Humidifier: The most reliable solution. A small ultrasonic humidifier set to maintain 60% in the room — or placed directly nearby — transforms Boston fern care. If you’re committed to keeping a Boston fern long-term in a UK home, this is the single most valuable investment.

Bathroom placement: Many UK owners keep Boston ferns successfully in bathrooms because the humidity from daily showers keeps the ambient level consistently higher than the rest of the house. A bathroom with a north or east-facing window is close to ideal conditions — moderate indirect light, naturally elevated humidity.

Pebble tray: Helpful as a supplement but insufficient on its own in very dry centrally heated rooms. Place the pot on a tray of wet pebbles; the evaporating water raises local humidity slightly.

Kitchen: Steam from cooking can raise kitchen humidity above the rest of the house, making kitchens another reasonable Boston fern position if light is adequate.

The most important thing to avoid: positioning a Boston fern near or above a radiator, or in a room where central heating runs heavily with windows closed. The dry, warm air in these conditions desiccates the fronds within days.

Watering

Boston ferns need consistently moist soil — not wet, but never allowed to dry out completely. The fine root hairs that absorb water desiccate and die if the soil goes fully dry, after which the plant cannot absorb water even once watering resumes. Recovery from severe drying is very difficult.

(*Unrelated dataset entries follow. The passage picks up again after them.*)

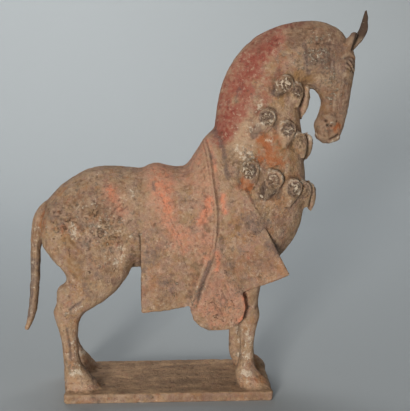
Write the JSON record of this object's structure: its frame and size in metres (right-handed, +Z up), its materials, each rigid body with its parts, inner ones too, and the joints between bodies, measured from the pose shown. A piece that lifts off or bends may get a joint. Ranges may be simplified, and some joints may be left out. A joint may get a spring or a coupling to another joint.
{
  "type": "horse figure",
  "caption": "Standing saddled horse in weathered painted earthenware on a thin slab base, neck arched, head tucked in, with mudguards and rows of drop pendants round its neck.",
  "frame": {"origin": "centre of the underside of the base slab", "axes": "+X towards the head, +Y towards the horse's left side, +Z up"},
  "size_m": [0.2738, 0.0912, 0.3],
  "materials": {
    "earthenware": "matte low-fired clay with worn red and salmon paint, grey mottling and whitish burial crust"
  },
  "bodies": {
    "root": {"horse_figure": "earthenware"}
  },
  "joints": []
}
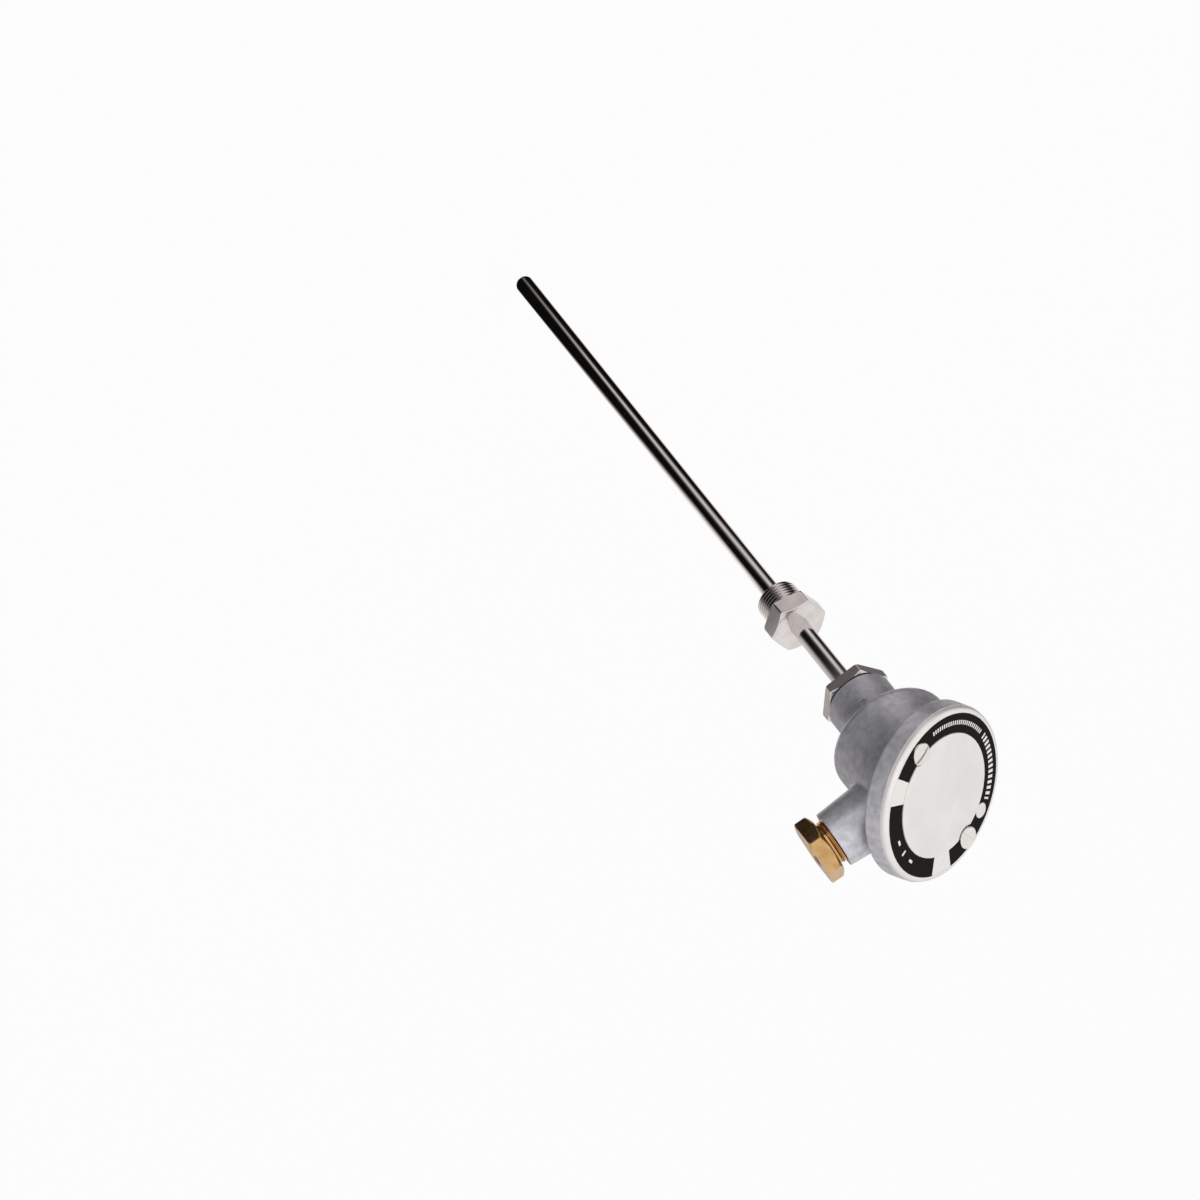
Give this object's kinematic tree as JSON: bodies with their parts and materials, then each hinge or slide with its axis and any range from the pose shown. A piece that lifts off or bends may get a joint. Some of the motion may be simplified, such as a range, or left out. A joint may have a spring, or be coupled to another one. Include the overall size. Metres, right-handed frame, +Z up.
{
  "type": "rtd probe with head",
  "caption": "Resistance thermometer with a long stainless stem, a threaded process fitting and a cast connection head with a slanted round cover and a brass cable gland.",
  "frame": {"origin": "on the stem axis, at the sealing shoulder of the process fitting", "axes": "+Z up the stem into the head, +X along the cable entry, +Y to the side so that the frame is right-handed"},
  "size_m": [0.1008, 0.085, 0.442],
  "materials": {
    "polished_stainless": "drawn tube, polished bright",
    "turned_stainless": "turned and milled, satin",
    "cast_aluminium": "die cast, blasted, matt grey",
    "cover_aluminium": "cast and coated, fine satin, pale",
    "printed_ring": "aluminium foil printed black, satin",
    "nickel_plated_steel": "nickel plated, bright",
    "brass": "turned, bright",
    "black_rubber": "moulded, matt",
    "ceramic": "pressed and fired, unglazed",
    "mineral_powder": "compacted powder",
    "potting": "cast resin, matt",
    "nickel_wire": "drawn wire",
    "lead_red": "extruded insulation",
    "lead_white": "extruded insulation"
  },
  "bodies": {
    "head": {"protection_tube": "polished_stainless", "process_fitting": "turned_stainless", "neck_bush": "turned_stainless", "neck_set_screw": "nickel_plated_steel", "head_housing": "cast_aluminium", "cover_gasket": "black_rubber", "head_cover": "cover_aluminium", "label_ring": "printed_ring", "cover_rivet": "nickel_plated_steel", "cover_screws": "nickel_plated_steel", "gland_inner_washer": "nickel_plated_steel", "gland_seal": "black_rubber", "fixing_screws": "nickel_plated_steel", "insert_spring_1": "nickel_wire", "insert_spring_2": "nickel_wire"},
    "gland_washer": {"gland_outer_washer": "nickel_plated_steel"},
    "gland_screw": {"gland_screw": "brass"},
    "measuring_insert": {"insert_sheath": "polished_stainless", "mineral_fill": "mineral_powder", "sensor_element": "ceramic", "end_seal": "potting", "insert_plate": "turned_stainless", "terminal_block": "ceramic", "terminal_screws": "nickel_plated_steel", "conductor_1": "nickel_wire", "conductor_2": "nickel_wire", "conductor_3": "nickel_wire", "terminal_1": "brass", "terminal_2": "brass", "terminal_3": "brass", "lead_1": "lead_red", "lead_2": "lead_red", "lead_3": "lead_white"}
  },
  "joints": [
    {"name": "gland_travel", "type": "slide", "parent": "head", "child": "gland_washer", "axis": [-1, 0, 0], "range_m": [0, 0.00282]},
    {"name": "gland_turn", "type": "hinge", "parent": "gland_washer", "child": "gland_screw", "pos_m": [0.053, 0, 0.1292], "axis": [-1, 0, 0], "range_deg": [0, 720]},
    {"name": "insert_lift", "type": "slide", "parent": "head", "child": "measuring_insert", "axis": [0, 0, 1], "range_m": [0, 0.006], "stiffness_N_per_m": 2400, "springref_m": -0.004, "deforming": ["insert_spring_1", "insert_spring_2"]}
  ],
  "couplings": [
    {"joint": "gland_travel", "follows": "gland_turn", "m_per_rad": 0.00022457}
  ]
}
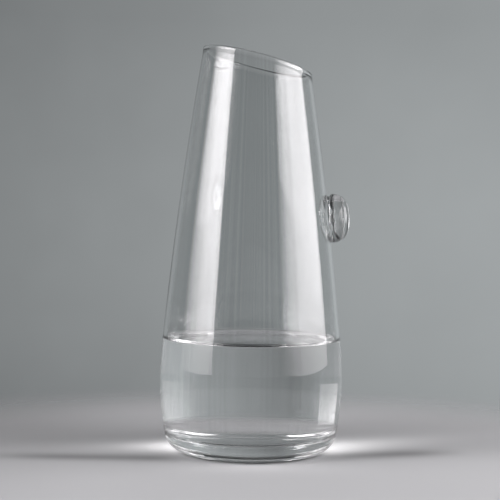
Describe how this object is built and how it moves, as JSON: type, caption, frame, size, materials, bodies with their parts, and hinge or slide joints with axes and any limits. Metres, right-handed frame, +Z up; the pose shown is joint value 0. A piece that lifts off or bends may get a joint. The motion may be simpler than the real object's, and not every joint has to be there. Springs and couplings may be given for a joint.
{
  "type": "water carafe",
  "caption": "Hand-blown clear glass water carafe with a tapering body, a thick base, a slanted mouth and a round thumb knob, partly filled with water.",
  "frame": {"origin": "centre of the resting ring under the base, on the plane that the carafe stands on", "axes": "+Z up along the carafe's axis, +X towards the knob and the low side of the mouth, -X towards the high side, which pours; the XZ plane is the plane of symmetry"},
  "size_m": [0.1211, 0.1176, 0.26],
  "materials": {
    "vessel": "clear colourless blown glass, fire-polished, smooth and glossy",
    "knob": "clear colourless glass, applied hot and pressed, smooth and glossy",
    "water": "clear still water"
  },
  "bodies": {
    "root": {"vessel": "vessel", "knob": "knob", "water": "water"}
  },
  "joints": []
}
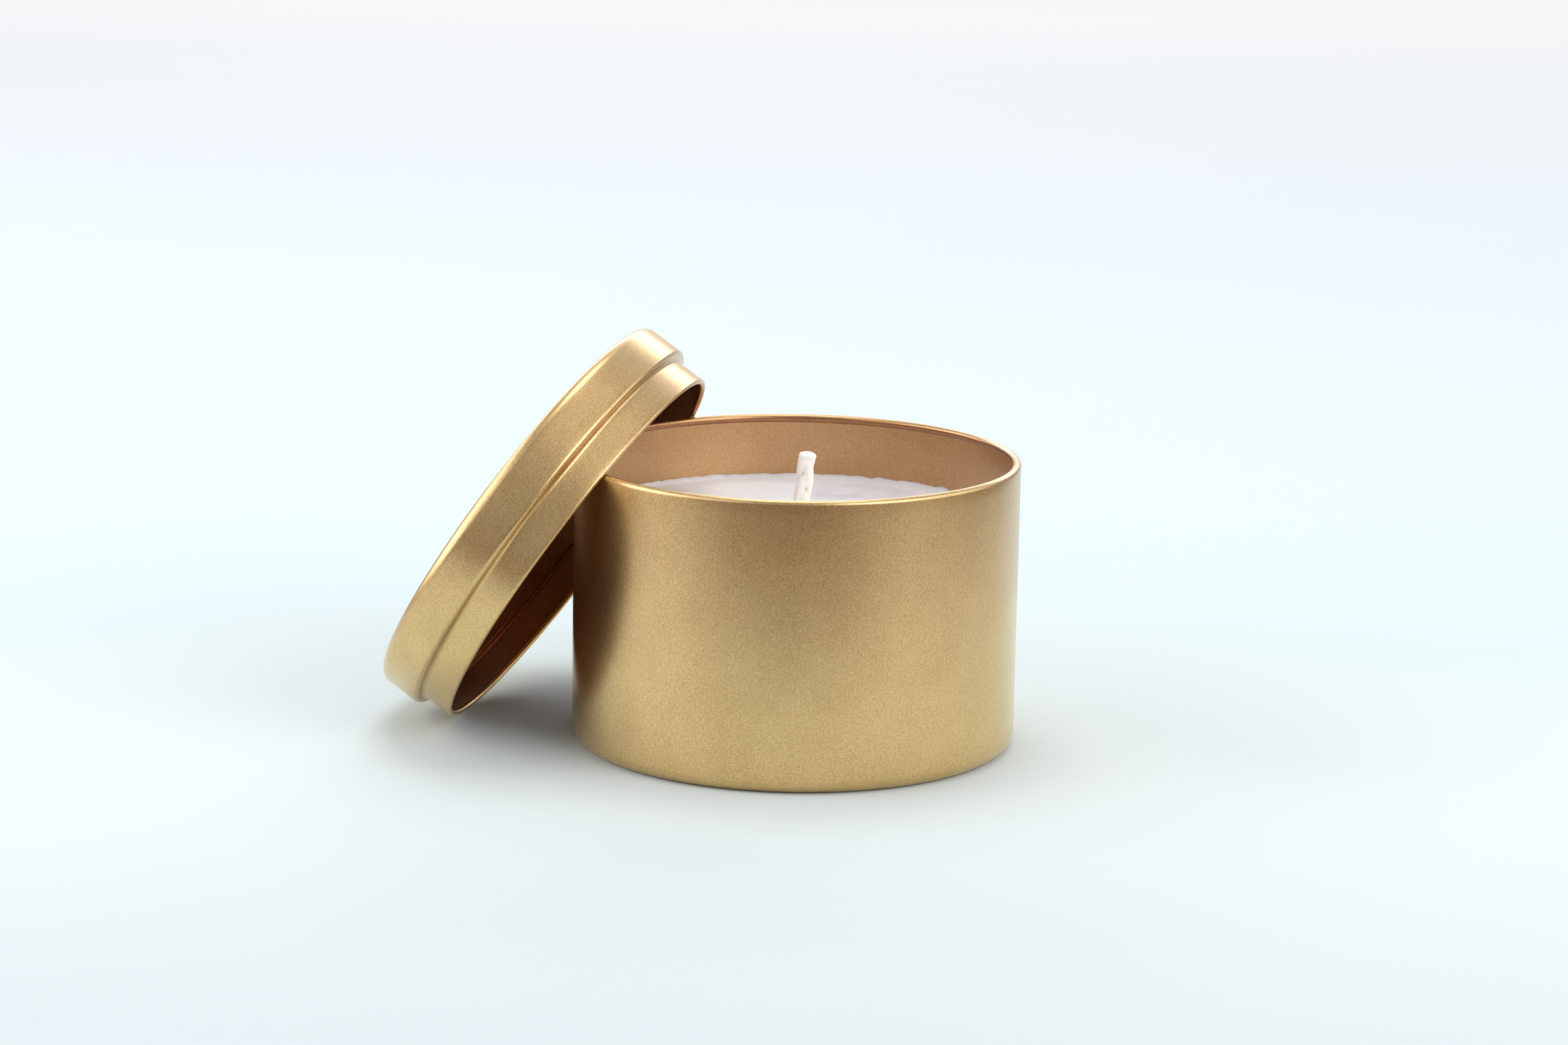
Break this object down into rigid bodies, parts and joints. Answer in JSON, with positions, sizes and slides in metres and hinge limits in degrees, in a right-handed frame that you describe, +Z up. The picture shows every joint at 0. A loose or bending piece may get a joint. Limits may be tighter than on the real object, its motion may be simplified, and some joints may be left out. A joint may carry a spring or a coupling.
{
  "type": "candle tin",
  "caption": "Round seamless candle tin with poured wax and a wick, and a stepped plug lid that leans on the mouth's rim.",
  "frame": {"origin": "centre of the ring that the tin stands on, in the plane of the table", "axes": "+Z up along the tin's axis, -X towards the leaning lid, whose own axis lies in the XZ plane"},
  "size_m": [0.1101, 0.077, 0.0697],
  "materials": {
    "gold_lacquer": "satin gold lacquer on drawn tinplate",
    "candle_wax": "white candle wax with a faint mottle",
    "wick_cotton": "waxed cotton braid",
    "tab_steel": "zinc-plated steel, stamped",
    "sticker_foam": "white adhesive foam"
  },
  "bodies": {
    "tin": {"tin_body": "gold_lacquer", "wax": "candle_wax", "wick": "wick_cotton", "wick_tab": "tab_steel", "wick_sticker": "sticker_foam"},
    "lid": {"lid": "gold_lacquer"}
  },
  "joints": [
    {"name": "lid_lift", "type": "slide", "parent": "tin", "child": "lid", "axis": [-0.8339, 0, 0.5519], "range_m": [0, 0.1]}
  ]
}
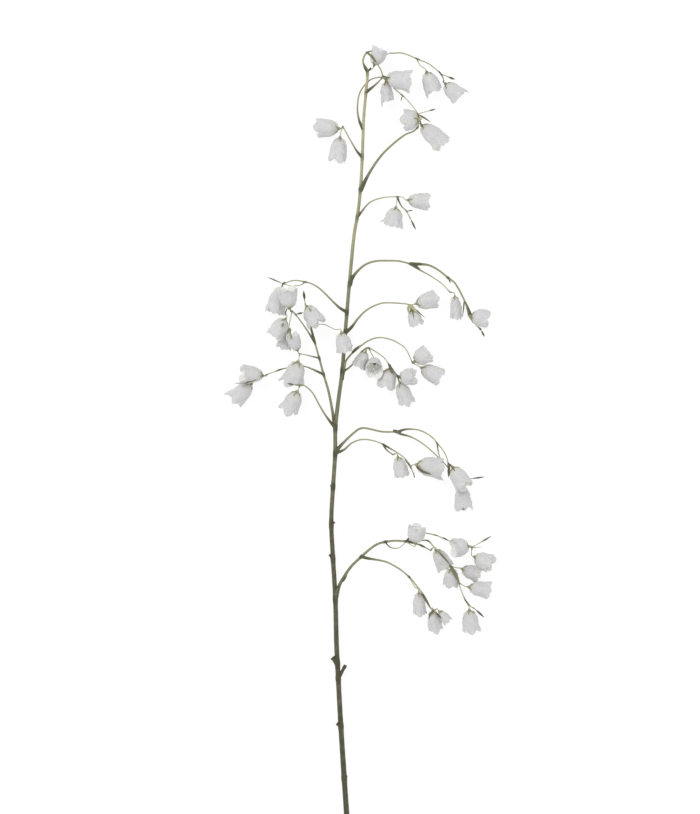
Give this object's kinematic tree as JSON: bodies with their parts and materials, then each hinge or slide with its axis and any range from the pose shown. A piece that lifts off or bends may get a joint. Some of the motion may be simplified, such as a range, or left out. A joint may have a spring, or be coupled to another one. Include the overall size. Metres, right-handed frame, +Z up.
{
  "type": "campanula flower stem",
  "caption": "Cut stem of white campanula lying flat: a slim curved stem with thin arching side sprays that carry nodding five-lobed bells and small buds.",
  "frame": {"origin": "middle of the footprint of the whole stem, on the surface that it lies on", "axes": "+Y along the stem from its cut foot to its flowering tip, +X to the side that most sprays bend to, +Z up from the surface"},
  "size_m": [0.3395, 0.9921, 0.0492],
  "materials": {
    "stem_green": "matt olive-brown bark",
    "thread_green": "matt yellow-green stalks",
    "petal_white": "soft matt white petals"
  },
  "bodies": {
    "root": {"main_stem": "stem_green", "spray_01": "thread_green", "spray_02": "thread_green", "spray_03": "thread_green", "spray_04": "thread_green", "spray_05": "thread_green", "spray_06": "thread_green", "spray_07": "thread_green", "spray_08": "thread_green", "spray_09": "thread_green", "spray_10": "thread_green", "spray_11": "thread_green", "bell_top_1": "petal_white", "bell_top_2": "petal_white", "bell_top_3": "petal_white", "bell_01_1": "petal_white", "bell_01_2": "petal_white", "bell_01_3": "petal_white", "bell_02_1": "petal_white", "bell_02_2": "petal_white", "bell_03_1": "petal_white", "bell_04_1": "petal_white", "bell_04_2": "petal_white", "bell_05_1": "petal_white", "bell_05_2": "petal_white", "bell_06_1": "petal_white", "bell_07_1": "petal_white", "bell_07_2": "petal_white", "bell_08_1": "petal_white", "bell_08_2": "petal_white", "bell_08_3": "petal_white", "bell_08_4": "petal_white", "bell_08_5": "petal_white", "bell_08_6": "petal_white", "bell_08_7": "petal_white", "bell_09_1": "petal_white", "bell_09_2": "petal_white", "bell_09_3": "petal_white", "bell_09_4": "petal_white", "bell_09_5": "petal_white", "bell_09_6": "petal_white", "bell_09_7": "petal_white", "bell_09_8": "petal_white", "bell_09_9": "petal_white", "bell_09_10": "petal_white", "bell_10_1": "petal_white", "bell_10_2": "petal_white", "bell_10_3": "petal_white", "bell_10_4": "petal_white", "bell_11_1": "petal_white", "bell_11_2": "petal_white", "bell_11_3": "petal_white", "bell_11_4": "petal_white", "bell_11_5": "petal_white", "bell_11_6": "petal_white", "bell_11_7": "petal_white", "bell_11_8": "petal_white", "bell_11_9": "petal_white", "bell_11_10": "petal_white", "bell_11_11": "petal_white"}
  },
  "joints": []
}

Water when the top inch of soil feels dry to the touch, before the plant shows any signs of stress. In summer, this is typically every five to seven days. In winter, every seven to ten days — less frequent than summer, but still regular.

Use soft or filtered water where possible. Boston ferns are sensitive to fluoride and dissolved minerals in UK hard tap water, which accumulate at the frond tips and cause browning. Collected rainwater or filtered water produces noticeably healthier fronds over time.

Overwatering: Less common in Boston ferns than in succulents, but possible in a pot without drainage or in very poorly aerated compost. Signs: yellowing fronds and a sour smell from the soil. Ensure the pot has drainage holes and the compost is not compacted.

Light

Boston ferns prefer bright, indirect light. They tolerate medium indirect light — a north-facing room is borderline but manageable. Avoid direct sun: even through an east-facing window in summer, a few hours of direct morning sun can bleach and damage the leaflets.

In UK winter, move the fern closer to the window to compensate for reduced light levels. The combination of lower light and reduced growth means watering needs drop slightly — adjust accordingly.

Temperature

Keep above 10°C. Boston ferns dislike cold draughts and cold windowsills — in UK winter, a fern touching cold glass can suffer cold damage on the fronds in contact with the window. Move the pot a few centimetres back from the glass from November onward, or place a small piece of card between the pot and the window on very cold nights.

Comfortable temperature range: 16–24°C. Consistent is more important than high — avoid rooms that fluctuate dramatically between day and night temperatures.

Common Problems

Brown, crispy frond tips: Low humidity (central heating) or UK hard tap water. Increase humidity and switch to filtered or rainwater. Trim brown tips with scissors.

Fronds yellowing en masse: Usually overwatering or poor drainage. Check soil, ensure drainage holes, and allow the top inch to dry between waterings.

Fronds going brown all over rapidly: Severe drying out, or exposure to very dry heat from a radiator. Water immediately and move away from heat sources. If drying was severe, cut all brown fronds back to the base — new growth will emerge from the crown.

Slow growth through winter: Normal. Boston ferns slow substantially in UK winter light. This is not a problem — maintain consistent moisture and humidity, reduce watering slightly, and new growth will return in spring.